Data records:

..............................

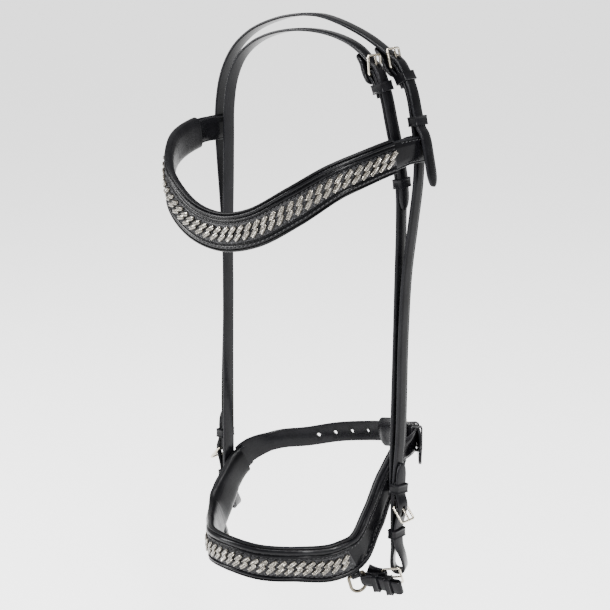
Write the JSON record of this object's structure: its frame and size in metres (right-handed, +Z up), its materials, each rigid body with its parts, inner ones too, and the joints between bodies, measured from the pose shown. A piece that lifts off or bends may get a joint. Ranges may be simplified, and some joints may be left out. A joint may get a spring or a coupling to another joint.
{
  "type": "horse snaffle bridle",
  "caption": "Black leather snaffle bridle with a shaped chain-trimmed browband, matching padded noseband with chin strap, buckled cheeks and bit loops, and a rolled flash strap.",
  "frame": {"origin": "middle of the headpiece's underside where it rests on the poll", "axes": "+Z up, -Y to the horse's nose, +X to its near (left) side; the straps hang down -Z"},
  "size_m": [0.247, 0.1994, 0.4933],
  "materials": {
    "black_leather": "satin black bridle leather, finely creased and stitched",
    "padded_leather": "soft glossy black padded lining",
    "beaded_mesh": "fine black beaded mesh",
    "crystal_chain": "pale metal chain set with small clear crystals",
    "pale_nickel": "polished pale champagne nickel",
    "dark_nickel": "aged dark nickel"
  },
  "bodies": {
    "bridle": {"crown_strap": "black_leather", "near_cheekpiece": "black_leather", "crown_buckle_safe": "black_leather", "crown_keeper_upper": "black_leather", "noseband_hanger": "black_leather", "near_hanger_strap": "black_leather", "hanger_buckle_safe": "black_leather", "hanger_keeper_upper": "black_leather", "near_bit_chape": "black_leather", "off_bit_chape": "black_leather", "near_bit_keeper_upper": "black_leather", "off_bit_keeper_upper": "black_leather", "noseband_body": "black_leather", "noseband_padding": "padded_leather", "noseband_inlay": "beaded_mesh", "noseband_chain": "crystal_chain", "near_dring_tab": "black_leather", "off_dring_tab": "black_leather", "chin_strap": "black_leather", "near_chin_chape": "black_leather", "chin_buckle_safe": "black_leather", "chin_keeper_upper": "black_leather"},
    "browband": {"browband_body": "black_leather", "browband_padding": "padded_leather", "browband_inlay": "beaded_mesh", "browband_chain": "crystal_chain"},
    "crown_buckle": {"crown_buckle_frame": "pale_nickel"},
    "crown_tongue": {"crown_buckle_tongue": "pale_nickel"},
    "crown_runner": {"crown_keeper_runner": "black_leather"},
    "hanger_buckle": {"hanger_buckle_frame": "pale_nickel"},
    "hanger_tongue": {"hanger_buckle_tongue": "pale_nickel"},
    "hanger_runner": {"hanger_keeper_runner": "black_leather"},
    "near_bit_buckle": {"near_bit_buckle_frame": "pale_nickel"},
    "near_bit_tongue": {"near_bit_buckle_tongue": "pale_nickel"},
    "near_bit_runner": {"near_bit_keeper_lower": "black_leather"},
    "off_bit_buckle": {"off_bit_buckle_frame": "pale_nickel"},
    "off_bit_tongue": {"off_bit_buckle_tongue": "pale_nickel"},
    "off_bit_runner": {"off_bit_keeper_lower": "black_leather"},
    "chin_buckle": {"chin_buckle_frame": "pale_nickel"},
    "chin_tongue": {"chin_buckle_tongue": "pale_nickel"},
    "chin_runner": {"chin_keeper_lower": "black_leather"},
    "near_dring": {"near_dring": "dark_nickel"},
    "off_dring": {"off_dring": "dark_nickel"},
    "flash_strap": {"flash_strap": "black_leather", "flash_keeper_inner": "black_leather", "flash_keeper_outer": "black_leather"},
    "flash_buckle": {"flash_buckle_frame": "pale_nickel"},
    "flash_tongue": {"flash_buckle_tongue": "pale_nickel"}
  },
  "joints": [
    {"name": "browband_slide", "type": "slide", "parent": "bridle", "child": "browband", "axis": [0, 0, 1], "range_m": [-0.02, 0]},
    {"name": "crown_buckle_hinge", "type": "hinge", "parent": "bridle", "child": "crown_buckle", "pos_m": [0.08709, 0.0054, -0.03758], "axis": [-0.0343, 0.9985, 0.042], "range_deg": [-4, 3]},
    {"name": "crown_tongue_hinge", "type": "hinge", "parent": "crown_buckle", "child": "crown_tongue", "pos_m": [0.08709, 0.0054, -0.03758], "axis": [-0.0343, 0.9985, 0.042], "range_deg": [0, 4]},
    {"name": "crown_runner_slide", "type": "slide", "parent": "bridle", "child": "crown_runner", "axis": [0.2154, -0.0002, -0.9765], "range_m": [-0.012, 0.002]},
    {"name": "hanger_buckle_hinge", "type": "hinge", "parent": "bridle", "child": "hanger_buckle", "pos_m": [0.07983, -0.01283, -0.04272], "axis": [-0.0131, 0.9996, 0.0235], "range_deg": [-3, 3]},
    {"name": "hanger_tongue_hinge", "type": "hinge", "parent": "hanger_buckle", "child": "hanger_tongue", "pos_m": [0.07983, -0.01283, -0.04272], "axis": [-0.0131, 0.9996, 0.0235], "range_deg": [0, 4]},
    {"name": "hanger_runner_slide", "type": "slide", "parent": "bridle", "child": "hanger_runner", "axis": [0.0705, 0.0877, -0.9937], "range_m": [-0.006, 0.003]},
    {"name": "near_bit_buckle_hinge", "type": "hinge", "parent": "bridle", "child": "near_bit_buckle", "pos_m": [0.1076, -0.00834, -0.404], "axis": [0, -0.9998, 0.0199], "range_deg": [-8, 5]},
    {"name": "near_bit_tongue_hinge", "type": "hinge", "parent": "near_bit_buckle", "child": "near_bit_tongue", "pos_m": [0.1076, -0.00834, -0.404], "axis": [0, -0.9998, 0.0199], "range_deg": [0, 6]},
    {"name": "near_bit_runner_slide", "type": "slide", "parent": "bridle", "child": "near_bit_runner", "axis": [0, 0.0262, -0.9997], "range_m": [-0.0015, 0.0003]},
    {"name": "off_bit_buckle_hinge", "type": "hinge", "parent": "bridle", "child": "off_bit_buckle", "pos_m": [-0.1072, -0.00249, -0.403], "axis": [0, 1, 0.0033], "range_deg": [-8, 5]},
    {"name": "off_bit_tongue_hinge", "type": "hinge", "parent": "off_bit_buckle", "child": "off_bit_tongue", "pos_m": [-0.1072, -0.00249, -0.403], "axis": [0, 1, 0.0033], "range_deg": [0, 6]},
    {"name": "off_bit_runner_slide", "type": "slide", "parent": "bridle", "child": "off_bit_runner", "axis": [0, -0.0056, 1], "range_m": [-0.0025, 0.0015]},
    {"name": "chin_buckle_hinge", "type": "hinge", "parent": "bridle", "child": "chin_buckle", "pos_m": [0.05605, 0.06448, -0.36992], "axis": [0.2006, -0.1339, -0.9705], "range_deg": [-3, 4]},
    {"name": "chin_tongue_hinge", "type": "hinge", "parent": "chin_buckle", "child": "chin_tongue", "pos_m": [0.05605, 0.06448, -0.36992], "axis": [0.2006, -0.1339, -0.9705], "range_deg": [0, 5]},
    {"name": "chin_runner_slide", "type": "slide", "parent": "bridle", "child": "chin_runner", "axis": [0.6447, -0.7555, 0.1167], "range_m": [-0.003, 0.0004]},
    {"name": "near_dring_hinge", "type": "hinge", "parent": "bridle", "child": "near_dring", "pos_m": [0.08394, -0.0365, -0.46519], "axis": [-0.4753, -0.8275, -0.2988], "range_deg": [-6, 12]},
    {"name": "off_dring_hinge", "type": "hinge", "parent": "bridle", "child": "off_dring", "pos_m": [-0.07968, -0.03162, -0.47359], "axis": [-0.5485, 0.8117, 0.2006], "range_deg": [-25, 25]},
    {"name": "flash_hinge", "type": "hinge", "parent": "near_dring", "child": "flash_strap", "pos_m": [0.08782, -0.02838, -0.47042], "axis": [0.0715, 0.3022, -0.9506], "range_deg": [-3, 12]},
    {"name": "flash_buckle_hinge", "type": "hinge", "parent": "flash_strap", "child": "flash_buckle", "pos_m": [0.10013, -0.01735, -0.4683], "axis": [0.0715, 0.3022, -0.9506], "range_deg": [-4, 6]},
    {"name": "flash_tongue_hinge", "type": "hinge", "parent": "flash_buckle", "child": "flash_tongue", "pos_m": [0.10013, -0.01735, -0.4683], "axis": [0.0715, 0.3022, -0.9506], "range_deg": [0, 10]}
  ]
}
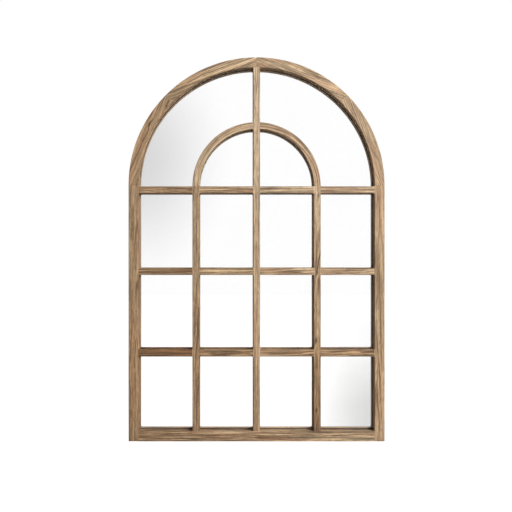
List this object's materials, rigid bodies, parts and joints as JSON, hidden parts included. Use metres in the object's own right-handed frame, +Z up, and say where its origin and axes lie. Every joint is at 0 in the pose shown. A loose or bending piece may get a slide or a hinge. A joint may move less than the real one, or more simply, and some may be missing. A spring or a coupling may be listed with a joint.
{
  "type": "arched window mirror",
  "caption": "Wall mirror shaped like an arched window: wooden frame with a half-round head, flush glazing bars over one mirror sheet, and swinging D-ring hangers.",
  "frame": {"origin": "on the wall plane, midway between the two hooks that the D-rings hang on", "axes": "+Z up, the mirror's front faces -Y, +X to the right for someone who stands in front of it; the wall plane is y = 0"},
  "size_m": [0.8, 0.038, 1.2],
  "materials": {
    "frame_wood": "brushed, pale weathered brown, open straight grain",
    "bar_wood": "brushed, pale weathered brown, open straight grain",
    "hidden_wood": "planed, unfinished",
    "mirror_glass": "polished, silvered behind",
    "fibreboard": "raw fibreboard",
    "zinc_steel": "bright zinc plated",
    "bumper_rubber": "matt, soft"
  },
  "bodies": {
    "frame": {"left_stile": "frame_wood", "right_stile": "frame_wood", "bottom_rail": "frame_wood", "arch_right_lower": "frame_wood", "arch_right_upper": "frame_wood", "arch_left_upper": "frame_wood", "arch_left_lower": "frame_wood", "arch_spline_right_foot": "hidden_wood", "arch_spline_right_shoulder": "hidden_wood", "arch_spline_top": "hidden_wood", "arch_spline_left_shoulder": "hidden_wood", "arch_spline_left_foot": "hidden_wood", "rail_dowel_left_lower": "hidden_wood", "rail_dowel_left_upper": "hidden_wood", "rail_dowel_right_lower": "hidden_wood", "rail_dowel_right_upper": "hidden_wood", "left_muntin": "bar_wood", "centre_muntin": "bar_wood", "right_muntin": "bar_wood", "lower_bar_1": "bar_wood", "lower_bar_2": "bar_wood", "lower_bar_3": "bar_wood", "lower_bar_4": "bar_wood", "middle_bar_1": "bar_wood", "middle_bar_2": "bar_wood", "middle_bar_3": "bar_wood", "middle_bar_4": "bar_wood", "spring_bar_1": "bar_wood", "spring_bar_2": "bar_wood", "spring_bar_3": "bar_wood", "spring_bar_4": "bar_wood", "inner_arch_left": "bar_wood", "inner_arch_right": "bar_wood", "mirror_glass": "mirror_glass", "backing_board": "fibreboard", "board_screw_1": "zinc_steel", "board_screw_2": "zinc_steel", "board_screw_3": "zinc_steel", "board_screw_4": "zinc_steel", "board_screw_5": "zinc_steel", "board_screw_6": "zinc_steel", "board_screw_7": "zinc_steel", "board_screw_8": "zinc_steel", "board_screw_9": "zinc_steel", "board_screw_10": "zinc_steel", "board_screw_11": "zinc_steel", "board_screw_12": "zinc_steel", "hanger_strap_left": "zinc_steel", "hanger_strap_right": "zinc_steel", "hanger_screw_left_1": "zinc_steel", "hanger_screw_left_2": "zinc_steel", "hanger_screw_right_1": "zinc_steel", "hanger_screw_right_2": "zinc_steel", "bumper_low_left": "bumper_rubber", "bumper_low_right": "bumper_rubber", "bumper_high_left": "bumper_rubber", "bumper_high_right": "bumper_rubber"},
    "ring_left": {"hanger_ring_left": "zinc_steel"},
    "ring_right": {"hanger_ring_right": "zinc_steel"}
  },
  "joints": [
    {"name": "ring_swing_left", "type": "hinge", "parent": "frame", "child": "ring_left", "pos_m": [-0.392, -0.0033, -0.015], "axis": [1, 0, 0], "range_deg": [0, 180]},
    {"name": "ring_swing_right", "type": "hinge", "parent": "frame", "child": "ring_right", "pos_m": [0.392, -0.0033, -0.015], "axis": [1, 0, 0], "range_deg": [0, 180]}
  ]
}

..............................

### [Exercise requirements]
Tally the lines holding the string "JSON" and give only the count.

### [Solution to this problem]
2